Eleven agonizing minutes later, we found the records room. Had we been gnomes, we would have danced. Rather, I would have. Shukon would have made a very depressing gnome. Too stoic. So much like . .. I hurried through the file drawers, searching. There was no project name to look for, no date when the research might have started. But I did know that the disease gave no symptoms, and I flipped through the folders, looking for pages of symptoms. And I found it. In Chinese characters in folder 2323222. symptoms: none.

I was ready to dance, gnome or no gnome, when the ceiling cracked and dumped rocks on us with a thick dusty growl . . .

There was dirt on my faceplate. I wiped it off. There was also a pain in my side, dull, that would not wipe away. A broken rib? Only cracked? I tried to move, found I was pinned by rocks. Carefully, I tensed, pain lashing sharply through my chest, and shoved out from beneath it.

There was absolutely no light. I could hear something. What? A hissing. It was Shukon trying not to moan. “Where are you?” I called.

“Never . . . mind.”

“I’ll dig you out.”

“My arm . . . is broken. My . . . left leg . . . also.”

“I’ll carry you”

“You . . . have no . . . time.”

I fumbled with my headlamp, found it had been knocked off but not broken. I screwed it tight in the socket, flipped it on. There was a glint of plastiglass faceplate in the swirling dust cloud. Overhead, the ruins screeched, groaned. Screeched like a gull My father had taken me to the sea once, had sat with me on the moss-edged rocks, had shown me the gulls .. .

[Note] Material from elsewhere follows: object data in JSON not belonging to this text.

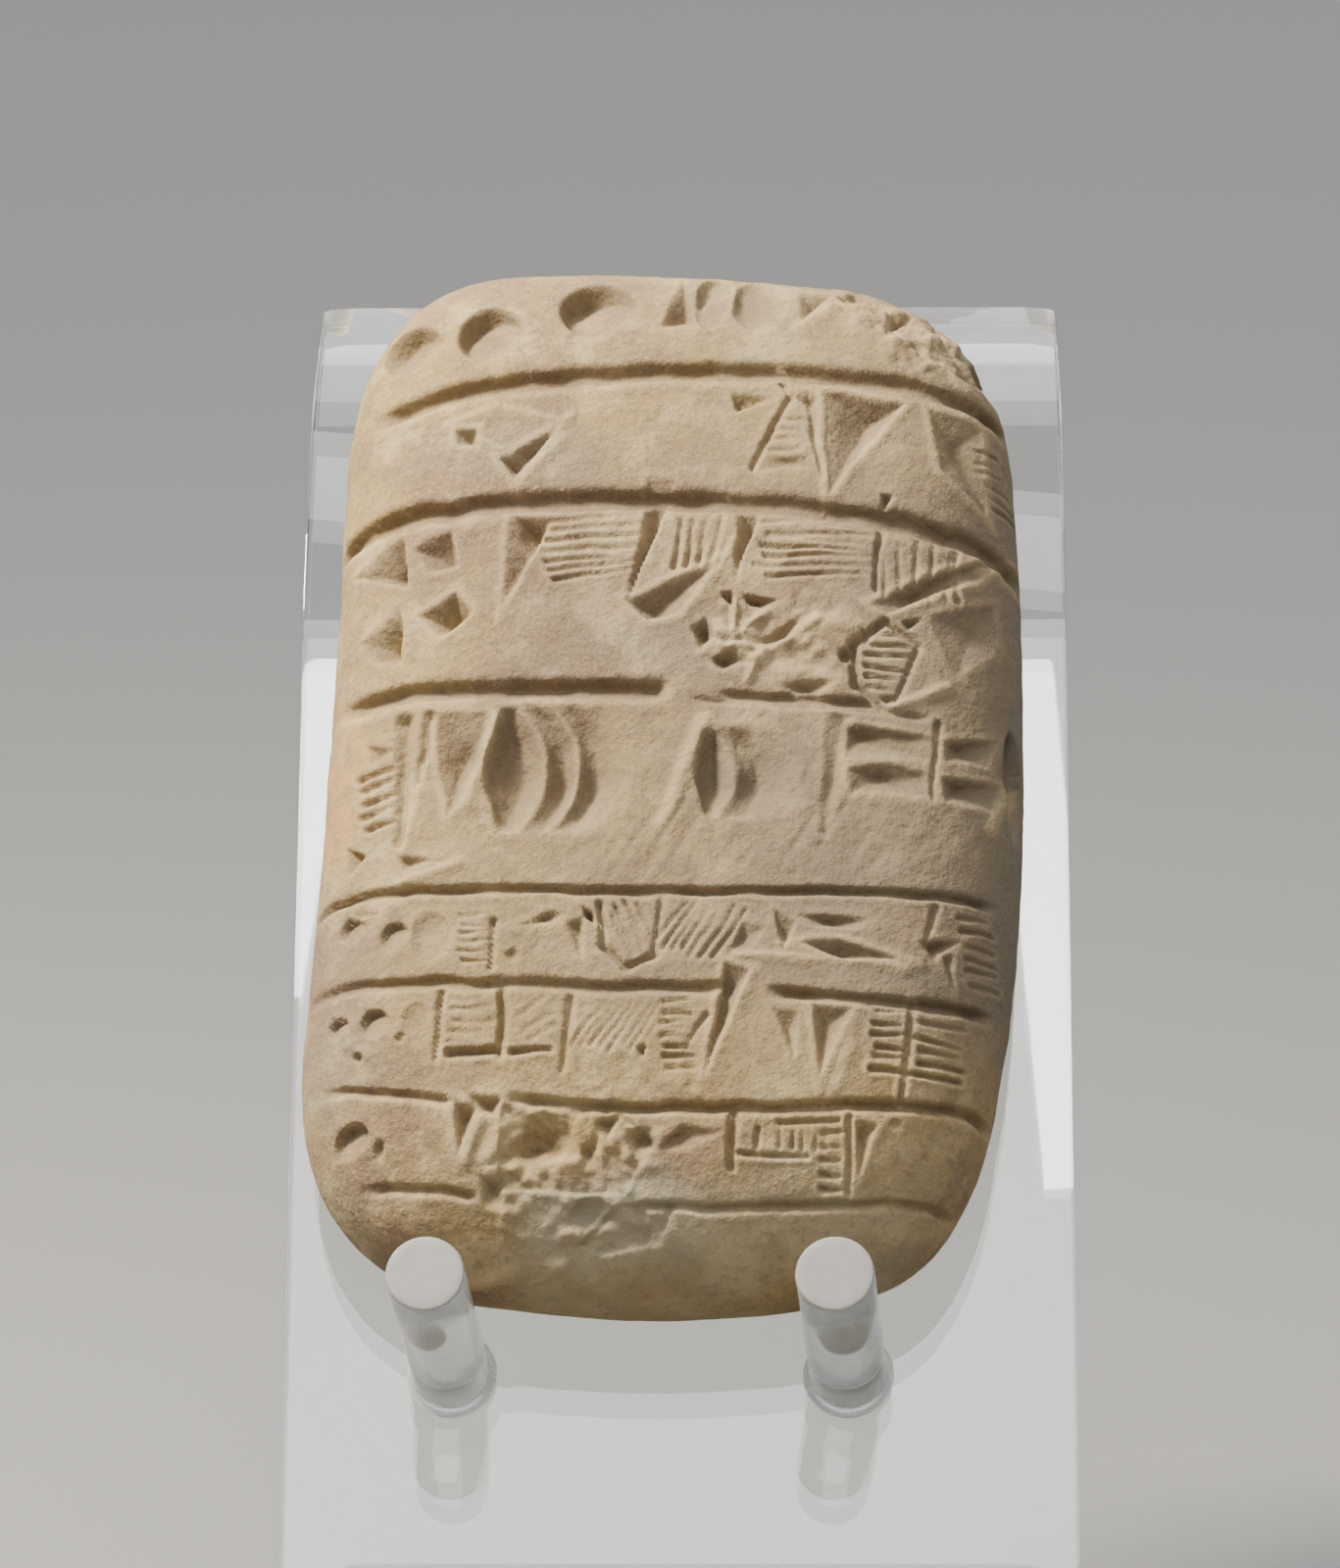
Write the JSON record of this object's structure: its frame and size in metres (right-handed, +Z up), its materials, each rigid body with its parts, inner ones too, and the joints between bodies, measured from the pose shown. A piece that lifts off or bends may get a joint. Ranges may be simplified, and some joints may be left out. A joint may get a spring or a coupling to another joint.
{
  "type": "cuneiform tablet on a display stand",
  "caption": "Pillow-shaped clay tablet with ruled rows of pressed strokes, resting on clear pegs and leaning on a bent clear stand with a flat foot.",
  "frame": {"origin": "under the middle of the whole, on the surface that the foot stands on", "axes": "+Z up, the written face looks towards -Y and up, +X to the viewer's right"},
  "size_m": [0.062, 0.0944, 0.1218],
  "materials": {
    "clay": "matt, dry, worn buff clay",
    "clear_sheet": "clear acrylic sheet with polished edges",
    "clear_rod": "clear acrylic rod with matt sawn ends"
  },
  "bodies": {
    "root": {"tablet": "clay", "stand": "clear_sheet", "left_peg": "clear_rod", "right_peg": "clear_rod"}
  },
  "joints": []
}
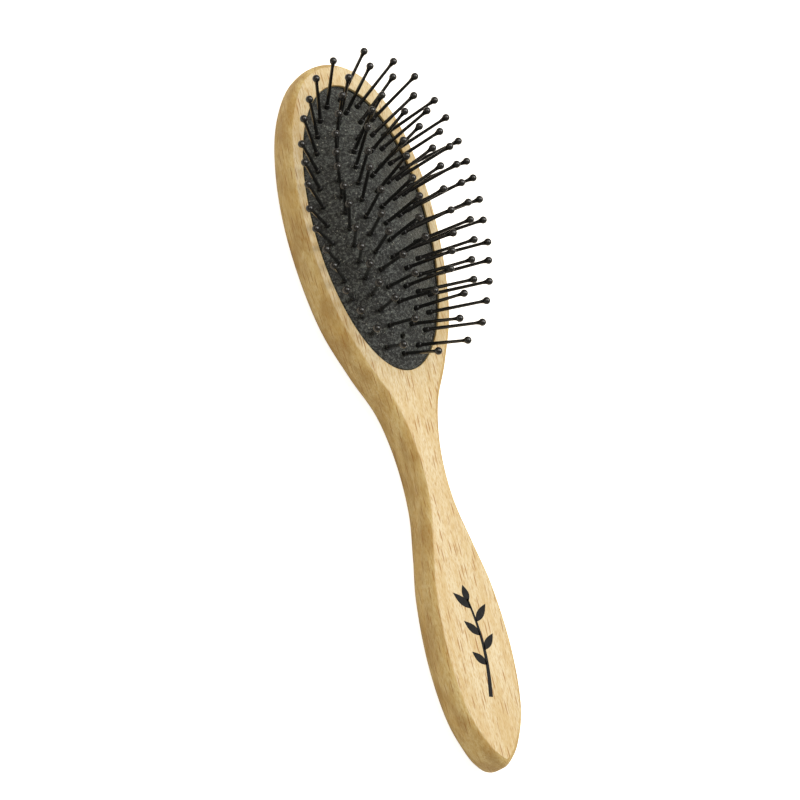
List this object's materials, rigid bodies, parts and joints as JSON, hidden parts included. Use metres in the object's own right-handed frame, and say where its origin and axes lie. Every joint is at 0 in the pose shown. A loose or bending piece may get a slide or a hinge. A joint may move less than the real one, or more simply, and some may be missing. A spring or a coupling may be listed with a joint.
{
  "type": "cushion hair brush",
  "caption": "Oval wooden hair brush with a shaped handle; an arched rubber cushion in its face carries fanned, ball-tipped pins that sink into it together.",
  "frame": {"origin": "middle of the footprint, on the surface that the brush's flat back lies on", "axes": "+Y along the brush from the handle's end to the head's tip, +Z out of the pin side, +X across"},
  "size_m": [0.059, 0.219, 0.0434],
  "materials": {
    "beech": "steamed beech, fine sanded, with a thin satin lacquer",
    "rubber": "black natural rubber with a fine matt grain",
    "pins": "glossy black nylon"
  },
  "bodies": {
    "root": {"brush_body": "beech", "rubber_cushion": "rubber"},
    "centre_pin_group": {"centre_pins": "pins"},
    "inner_pin_group": {"inner_pins_left_1": "pins", "inner_pins_left_2": "pins", "inner_pins_right_1": "pins", "inner_pins_right_2": "pins"},
    "shoulder_pin_group": {"inner_pin_head_end": "pins", "inner_pin_handle_end": "pins", "middle_pins_left_2": "pins", "middle_pins_right_2": "pins"},
    "slope_pin_group": {"middle_pins_left_1": "pins", "middle_pins_left_3": "pins", "middle_pins_right_1": "pins", "middle_pins_right_3": "pins"},
    "rim_pin_group": {"middle_pin_head_end": "pins", "outer_pin_handle_end": "pins", "outer_pin_head_end": "pins", "outer_pins_left_1": "pins", "outer_pins_left_2": "pins", "outer_pins_left_3": "pins", "outer_pins_right_1": "pins", "outer_pins_right_2": "pins", "outer_pins_right_3": "pins"}
  },
  "joints": [
    {"name": "centre_press", "type": "slide", "parent": "root", "child": "centre_pin_group", "axis": [0, 0, -1], "range_m": [0, 0.003], "stiffness_N_per_m": 1500, "deforming": ["rubber_cushion"]},
    {"name": "inner_press", "type": "slide", "parent": "root", "child": "inner_pin_group", "axis": [0, 0, -1], "range_m": [0, 0.00258], "stiffness_N_per_m": 300},
    {"name": "shoulder_press", "type": "slide", "parent": "root", "child": "shoulder_pin_group", "axis": [0, 0, -1], "range_m": [0, 0.00198], "stiffness_N_per_m": 300},
    {"name": "slope_press", "type": "slide", "parent": "root", "child": "slope_pin_group", "axis": [0, 0, -1], "range_m": [0, 0.00156], "stiffness_N_per_m": 300},
    {"name": "rim_press", "type": "slide", "parent": "root", "child": "rim_pin_group", "axis": [0, 0, -1], "range_m": [0, 0.00072], "stiffness_N_per_m": 300}
  ],
  "couplings": [
    {"joint": "inner_press", "follows": "centre_press", "ratio": 0.86},
    {"joint": "shoulder_press", "follows": "centre_press", "ratio": 0.66},
    {"joint": "slope_press", "follows": "centre_press", "ratio": 0.52},
    {"joint": "rim_press", "follows": "centre_press", "ratio": 0.24}
  ]
}
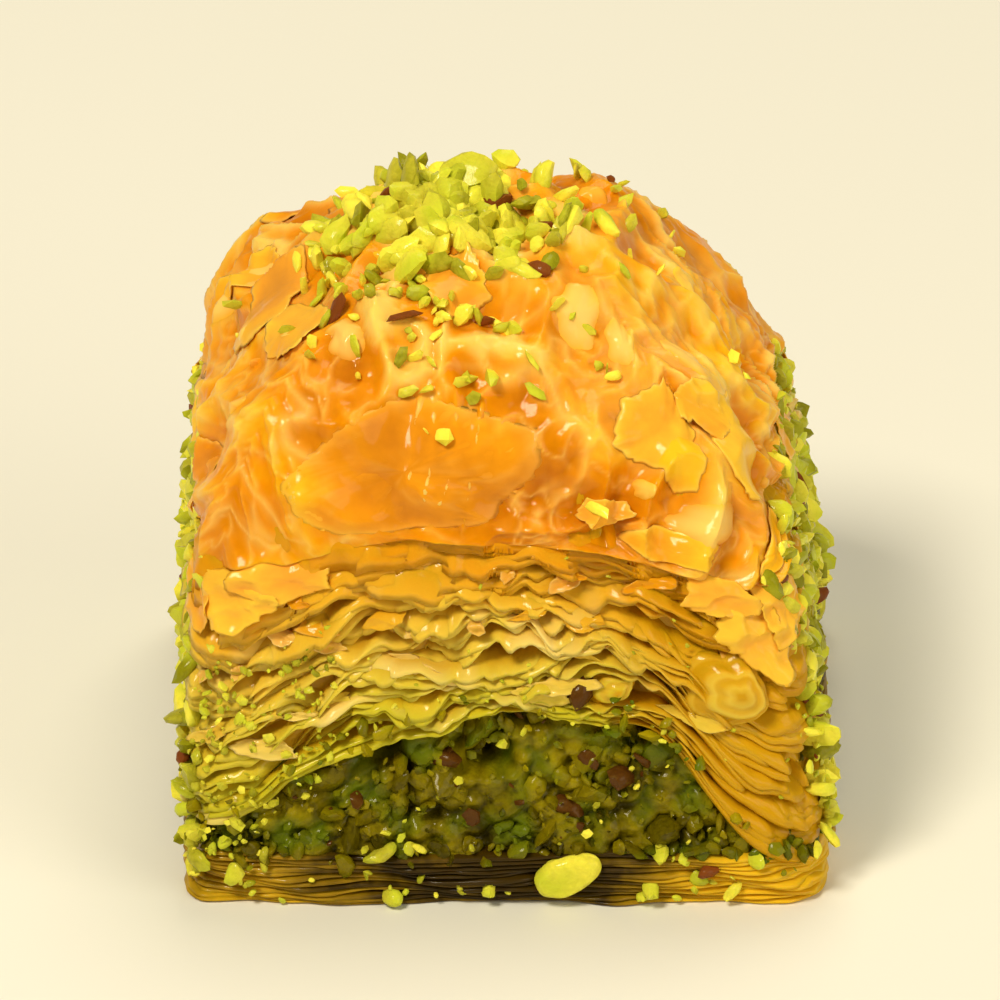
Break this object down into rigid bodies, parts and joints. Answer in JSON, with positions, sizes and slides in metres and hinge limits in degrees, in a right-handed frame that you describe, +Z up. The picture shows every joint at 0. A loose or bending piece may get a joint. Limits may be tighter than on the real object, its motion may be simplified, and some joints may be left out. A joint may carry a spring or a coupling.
{
  "type": "baklava piece",
  "caption": "Square piece of pistachio baklava: a puffed, wrinkled golden crust over a stack of thin pastry leaves, a ground pistachio filling and a thin syrup-soaked pastry foot.",
  "frame": {"origin": "on the underside of the foot, under the middle of the piece", "axes": "+Z up from the foot to the crown, +X to the right and +Y to the back, with the cut side that faces the viewer towards -Y"},
  "size_m": [0.0403, 0.0397, 0.0394],
  "materials": {
    "soaked_pastry": "satin",
    "ground_pistachio": "satin",
    "baked_pastry": "satin"
  },
  "bodies": {
    "root": {"base_pastry": "soaked_pastry", "pistachio_filling": "ground_pistachio", "top_pastry": "baked_pastry"}
  },
  "joints": []
}
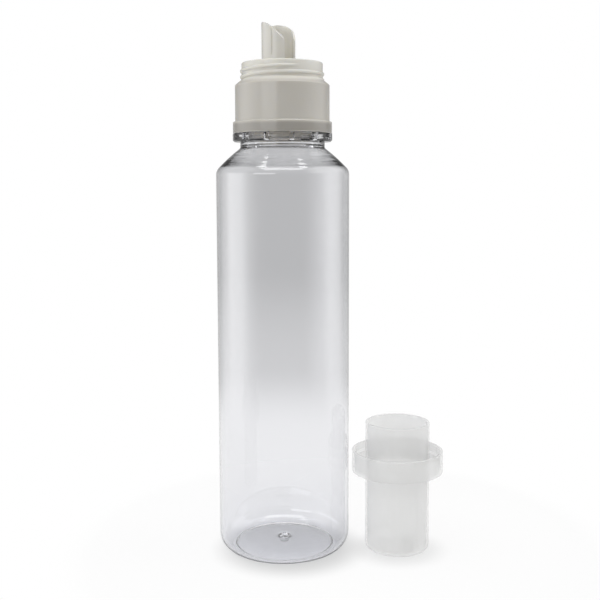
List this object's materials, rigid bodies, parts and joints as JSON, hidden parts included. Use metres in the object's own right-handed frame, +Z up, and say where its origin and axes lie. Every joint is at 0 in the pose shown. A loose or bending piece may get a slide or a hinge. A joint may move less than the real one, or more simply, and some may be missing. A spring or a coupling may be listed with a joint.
{
  "type": "detergent bottle with dosing cap",
  "caption": "Clear round bottle for liquid detergent with a white drain-back pourer snapped on its neck, and its translucent dosing cap standing beside it, mouth up.",
  "frame": {"origin": "on the ground, at the middle of the rectangle that the bottle and its cap cover together", "axes": "+Z up along the bottle's axis, +X from the bottle towards its cap, -Y towards the front"},
  "size_m": [0.1312, 0.0766, 0.3057],
  "materials": {
    "clear_plastic": "clear blown polyester, glossy inside and out",
    "white_plastic": "warm white injection moulded polypropylene with a soft sheen",
    "natural_plastic": "uncoloured, milky translucent polypropylene with a soft sheen"
  },
  "bodies": {
    "root": {"bottle": "clear_plastic", "pourer": "white_plastic", "dosing_cap": "natural_plastic"}
  },
  "joints": []
}
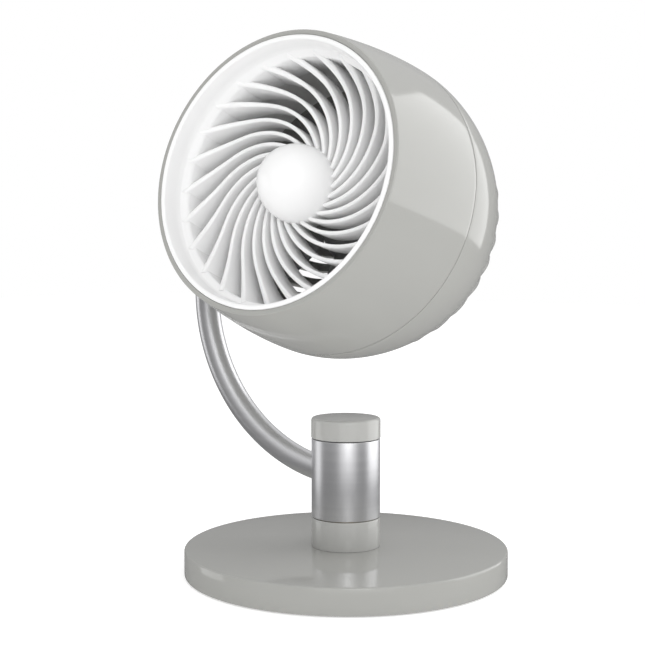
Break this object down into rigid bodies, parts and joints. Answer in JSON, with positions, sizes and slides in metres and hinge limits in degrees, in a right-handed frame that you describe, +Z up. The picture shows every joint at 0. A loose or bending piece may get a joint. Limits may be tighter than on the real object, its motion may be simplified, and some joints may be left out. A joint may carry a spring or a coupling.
{
  "type": "desk air circulator",
  "caption": "Desk air circulator: round fan head with a swirled grille, tilting on a bent tube arm that swivels on a post and disc base.",
  "frame": {"origin": "centre of the underside of the base's foot pad", "axes": "+Z up along the post; the air leaves towards -Y, tilted up 13.75 degrees at rest; the arm stands on the -X side; +X is on the right of someone who faces the grille"},
  "size_m": [0.1791, 0.1618, 0.2603],
  "materials": {
    "grey_plastic": "smooth gloss, light warm grey",
    "white_plastic": "smooth gloss white",
    "duct_plastic": "smooth gloss, mid grey",
    "dark_plastic": "fine texture, dark grey",
    "aluminium": "satin anodised",
    "steel": "zinc plated",
    "weight_iron": "as cast",
    "rubber": "matt black",
    "bush_brass": "turned",
    "winding": "enamelled copper and laminations"
  },
  "bodies": {
    "base": {"base_shell": "grey_plastic", "base_plate": "grey_plastic", "base_weight": "weight_iron", "base_screws": "steel", "foot_pad": "rubber", "cord_gland": "rubber", "base_lead": "rubber", "spindle": "steel", "post_collar": "grey_plastic", "collar_screws": "steel", "lower_bush": "bush_brass", "upper_bush": "bush_brass", "retaining_ring": "dark_plastic", "speed_switch": "dark_plastic"},
    "swivel": {"swivel_sleeve": "aluminium", "arm_tube": "aluminium", "arm_lead": "rubber", "pivot_knuckle": "aluminium", "pivot_bolt": "steel", "pivot_washer": "dark_plastic", "pivot_nut": "steel", "knuckle_cap": "aluminium"},
    "knob": {"speed_knob": "grey_plastic", "switch_shaft": "steel"},
    "head": {"front_shell": "grey_plastic", "rear_shell": "grey_plastic", "front_grille": "white_plastic", "hub_cap": "white_plastic", "air_duct": "duct_plastic", "duct_screws": "steel", "pivot_hub": "grey_plastic", "pivot_bracket": "steel", "bracket_screws": "steel", "motor_can": "steel", "motor_front_bell": "aluminium", "motor_rear_bell": "aluminium", "front_bearing": "steel", "rear_bearing": "steel", "motor_stator": "winding", "motor_screws": "steel"},
    "rotor": {"motor_shaft": "steel", "motor_rotor": "steel", "impeller": "dark_plastic", "impeller_nut": "steel"}
  },
  "joints": [
    {"name": "arm_swivel", "type": "hinge", "parent": "base", "child": "swivel", "pos_m": [0, 0, 0.047], "axis": [0, 0, 1], "range_deg": [-90, 90]},
    {"name": "speed_turn", "type": "hinge", "parent": "base", "child": "knob", "pos_m": [0, 0, 0.072], "axis": [0, 0, -1], "range_deg": [0, 135]},
    {"name": "head_tilt", "type": "hinge", "parent": "swivel", "child": "head", "pos_m": [0, 0, 0.18063], "axis": [-1, 0, 0], "range_deg": [-33.75, 76.25]},
    {"name": "rotor_spin", "type": "hinge", "parent": "head", "child": "rotor", "pos_m": [0, 0, 0.18063], "axis": [0, -0.9713, 0.2377], "continuous": true}
  ]
}
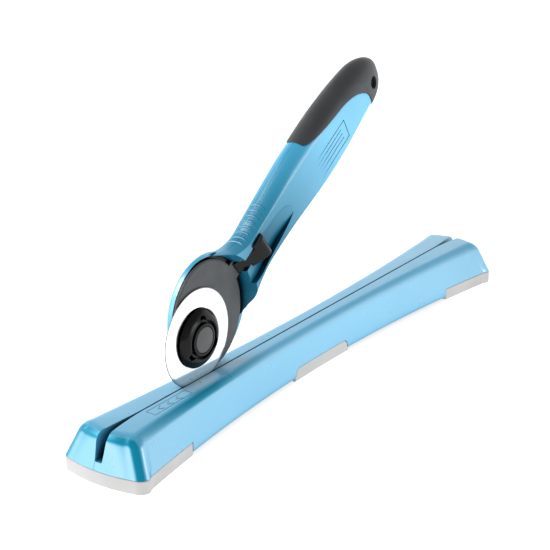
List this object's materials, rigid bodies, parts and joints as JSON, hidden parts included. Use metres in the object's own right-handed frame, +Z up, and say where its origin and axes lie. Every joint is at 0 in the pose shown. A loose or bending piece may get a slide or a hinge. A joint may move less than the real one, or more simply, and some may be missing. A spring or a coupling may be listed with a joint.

“Leave me,” Shukon croaked.

I struggled over the rubble, began tossing stones off him, adrenaline almost pumping out my ears. He was right: broken leg. Smashed would have been a better word. The suit was ruptured above the knee, the bones splaying out of it, blood mingling with the dust and forming a thick black glue. The self-sealing rubber had formed a tourniquet to stop the worst of the flow. Bracing a foot against his good leg, grabbing his arm, I started to hoist him onto my shoulders.